3D code data

▽

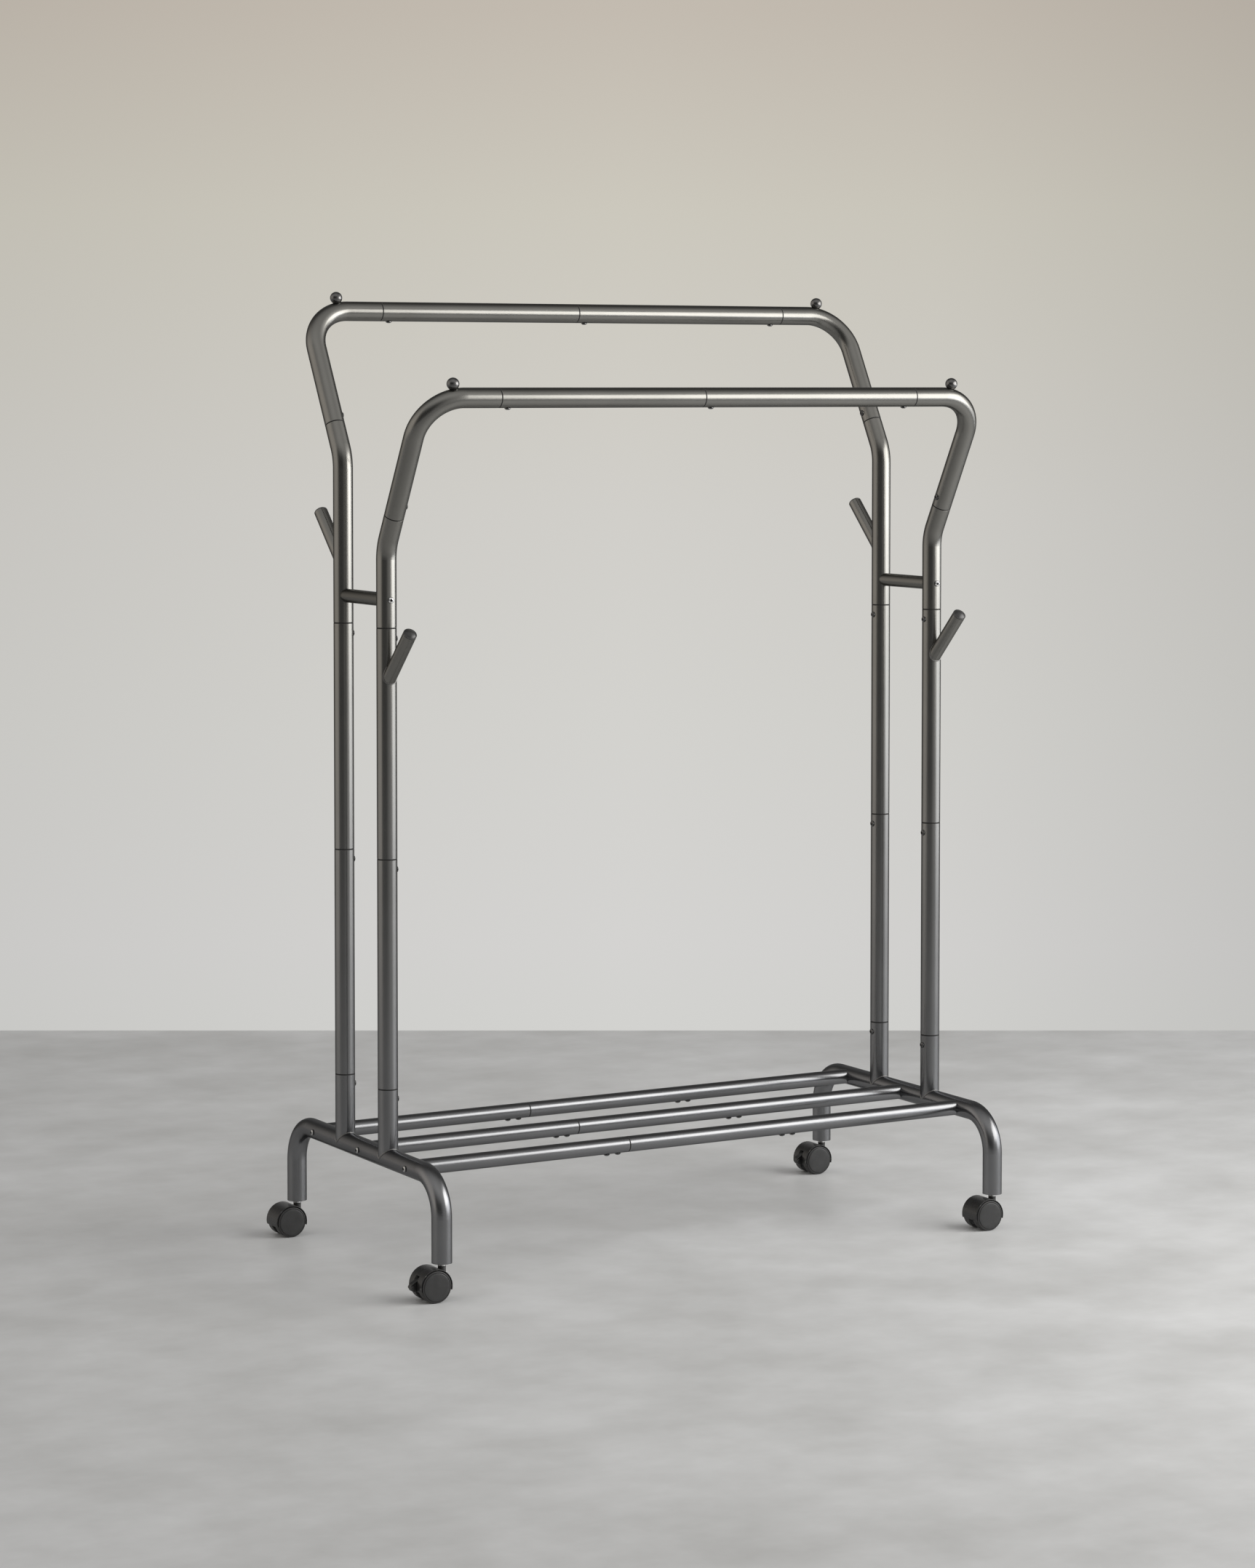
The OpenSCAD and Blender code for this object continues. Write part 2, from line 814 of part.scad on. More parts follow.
// Hollow wheel with a hub, a rounded tread edge and a raised face. end is FRONT or BACK.
module wheel(side, row, end) {
    rim = 2.4;
    face = 2.2;
    hub_r = 5.6;
    hub_floor = 1.5;
    edge = 1.4;
    color("#333335")
    at_axle(side, row)
        rotate([end == FRONT ? 90 : -90, 0, 0])
            translate([0, 0, wheel_in])
                difference() {
                    union() {
                        cylinder(h = wheel_w - edge, r = wheel_r);
                        translate([0, 0, wheel_w - edge])
                            cylinder(h = edge, r1 = wheel_r, r2 = wheel_r - edge);
                        cylinder(h = wheel_w + disc_rise / 2, r = disc_r);
                        translate([0, 0, wheel_w + disc_rise / 2])
                            cylinder(h = disc_rise / 2, r1 = disc_r, r2 = disc_r - disc_rise / 2);
                    }
                    difference() {
                        translate([0, 0, -over]) cylinder(h = wheel_w - face + over, r = wheel_r - rim);
                        translate([0, 0, -2 * over]) cylinder(h = wheel_w + over, r = hub_r);
                    }
                    translate([0, 0, -over])
                        cylinder(h = wheel_w - hub_floor + over, r = axle_r + running);
                }
}

// Foot lever of a brake: pivot pins inside the fairing, a tab outside it.
module brake_lever(side, row) {
    pivot_x = lever_pivot_r * cos(lever_pivot_angle);
    pivot_z = lever_pivot_r * sin(lever_pivot_angle);
    arm = 3.4;
    arm_slope = 2;
    tab_top = 0.89 * lever_tab_r;
    pin_gap = 0.2;
    hub_gap = 1;
    color("#2b2b2c")
    difference() {
        union() {
            at_lever_pivot(side, row) {
                across_y(lever_boss_r, lever_w);
                across_y(lever_pin_r, boss_w - pin_gap);
            }
            at_axle(side, row) {
                translate([-lever_tab_reach, 0, 0]) across_y(lever_tab_r, lever_w);
                rotate([90, 0, 0])
                    translate([0, 0, -lever_w / 2])
                        linear_extrude(lever_w)
                            polygon([
                                [pivot_x + arm, pivot_z - arm_slope],
                                [pivot_x - arm, pivot_z + arm_slope],
                                [-lever_tab_reach - arm, tab_top],
                                [-lever_tab_reach + 2 * arm, -arm]
                            ]);
                difference() {
                    translate([-lever_tab_reach, 0, 0]) across_y(lever_tab_r, lever_tab_w);
                    across_y(hood_out_r + lever_travel_gap, lever_tab_w + 2 * over);
                }
            }
        }
        at_axle(side, row) across_y(lever_pivot_r - lever_boss_r - hub_gap, lever_w + over);
    }
}

// ---------- the assembly ----------

foot(LEFT);  // left_foot
foot(RIGHT);  // right_foot
straight_post(LEFT, BACK, first_seam_z);  // back_left_lower_post
straight_post(RIGHT, BACK, first_seam_z);  // back_right_lower_post
straight_post(LEFT, FRONT, first_seam_z);  // front_left_lower_post
straight_post(RIGHT, FRONT, first_seam_z);  // front_right_lower_post
straight_post(LEFT, BACK, second_seam_z);  // back_left_middle_post
straight_post(RIGHT, BACK, second_seam_z);  // back_right_middle_post
straight_post(LEFT, FRONT, second_seam_z);  // front_left_middle_post
straight_post(RIGHT, FRONT, second_seam_z);  // front_right_middle_post
upper_post(LEFT, BACK);  // back_left_upper_post
upper_post(RIGHT, BACK);  // back_right_upper_post
upper_post(LEFT, FRONT);  // front_left_upper_post
upper_post(RIGHT, FRONT);  // front_right_upper_post
corner(LEFT, BACK);  // back_left_corner
corner(RIGHT, BACK);  // back_right_corner
corner(LEFT, FRONT);  // front_left_corner
corner(RIGHT, FRONT);  // front_right_corner
rail(LEFT, BACK);  // back_rail_left
rail(RIGHT, BACK);  // back_rail_right
rail(LEFT, FRONT);  // front_rail_left
rail(RIGHT, FRONT);  // front_rail_right
crossbar(LEFT);  // left_crossbar
crossbar(RIGHT);  // right_crossbar
coat_pegs();
peg_caps();
ball_knobs();
shelf_bar(LEFT, 1);  // back_shelf_bar_left
shelf_bar(RIGHT, 1);  // back_shelf_bar_right
shelf_bar(LEFT, 0);  // middle_shelf_bar_left
shelf_bar(RIGHT, 0);  // middle_shelf_bar_right
shelf_bar(LEFT, -1);  // front_shelf_bar_left
shelf_bar(RIGHT, -1);  // front_shelf_bar_right
shelf_sleeves();
shelf_end_plugs();
crossbar_plugs();
joint_screws();
joint_nuts();
foot_bolts();
crossbar_bolts();
caster_sockets();
caster_stems();
hood(LEFT, BACK, false);  // back_left_hood
hood(RIGHT, BACK, true);  // back_right_hood
hood(LEFT, FRONT, true);  // front_left_hood
hood(RIGHT, FRONT, false);  // front_right_hood
axle(LEFT, BACK);  // back_left_axle
axle(RIGHT, BACK);  // back_right_axle
axle(LEFT, FRONT);  // front_left_axle
axle(RIGHT, FRONT);  // front_right_axle
wheel(LEFT, BACK, FRONT);  // back_left_front_wheel
wheel(RIGHT, BACK, FRONT);  // back_right_front_wheel
wheel(LEFT, FRONT, FRONT);  // front_left_front_wheel
wheel(RIGHT, FRONT, FRONT);  // front_right_front_wheel
wheel(LEFT, BACK, BACK);  // back_left_back_wheel
wheel(RIGHT, BACK, BACK);  // back_right_back_wheel
wheel(LEFT, FRONT, BACK);  // front_left_back_wheel
wheel(RIGHT, FRONT, BACK);  // front_right_back_wheel
brake_lever(LEFT, FRONT);  // front_left_brake_lever
brake_lever(RIGHT, BACK);  // back_right_brake_lever
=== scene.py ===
"""Looks of the rolling clothes rack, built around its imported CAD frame. Lengths are in metres."""

import json
import math

import bpy
from mathutils import Matrix, Vector


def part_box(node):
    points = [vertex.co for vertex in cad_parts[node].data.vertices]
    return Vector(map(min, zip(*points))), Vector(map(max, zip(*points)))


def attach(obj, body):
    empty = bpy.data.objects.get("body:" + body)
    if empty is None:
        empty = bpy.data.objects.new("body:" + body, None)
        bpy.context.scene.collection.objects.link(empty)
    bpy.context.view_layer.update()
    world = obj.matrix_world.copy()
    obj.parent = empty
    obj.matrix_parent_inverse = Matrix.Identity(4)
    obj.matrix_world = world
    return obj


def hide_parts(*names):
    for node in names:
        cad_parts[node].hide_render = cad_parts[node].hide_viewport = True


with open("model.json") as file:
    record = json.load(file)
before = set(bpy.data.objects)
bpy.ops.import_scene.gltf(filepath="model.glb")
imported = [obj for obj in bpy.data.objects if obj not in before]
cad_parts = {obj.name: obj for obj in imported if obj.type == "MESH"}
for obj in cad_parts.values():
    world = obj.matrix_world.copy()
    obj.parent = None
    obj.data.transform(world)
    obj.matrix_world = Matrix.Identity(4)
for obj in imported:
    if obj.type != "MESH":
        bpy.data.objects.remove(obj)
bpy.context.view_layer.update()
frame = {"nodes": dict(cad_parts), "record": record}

SIDES = ("left", "right")
ROWS = ("front", "back")
ROW_SIGN = {"front": -1.0, "back": 1.0}
MM = 0.001
# Radius of the crossbar bolts' and foot bolts' heads.
HEAD_R = 5.0 * MM

# ---------------------------------------------------------------- camera

# Fitted to the photograph. Angles are in radians, the lens and its centre in the photograph's pixels.
YAW = 0.51789
PITCH = 0.050855
CAMERA_AT = Vector((-3.151712, -5.501558, 1.4046))
IMAGE_W, IMAGE_H = 1725.0, 2156.0
FOCAL_PX = 5303.34
CENTRE_V = 798.62
SENSOR = 36.0

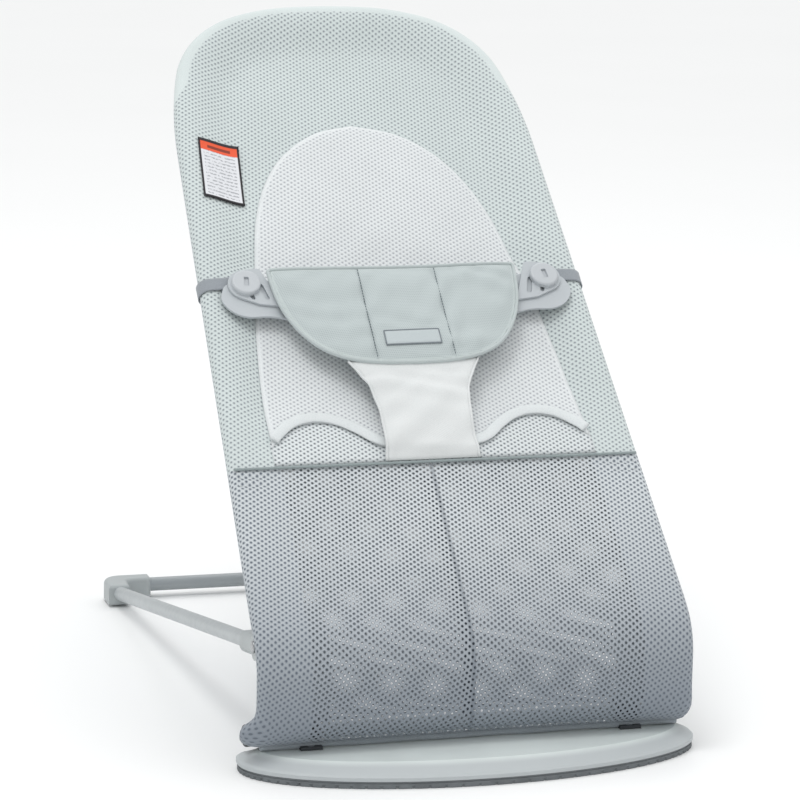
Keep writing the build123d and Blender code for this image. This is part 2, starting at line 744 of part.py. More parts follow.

△

Work to complete
Identify all lines in the records above with the word "type".

Completed exercise
cad_parts = {obj.name: obj for obj in imported if obj.type == "MESH"}
    if obj.type != "MESH":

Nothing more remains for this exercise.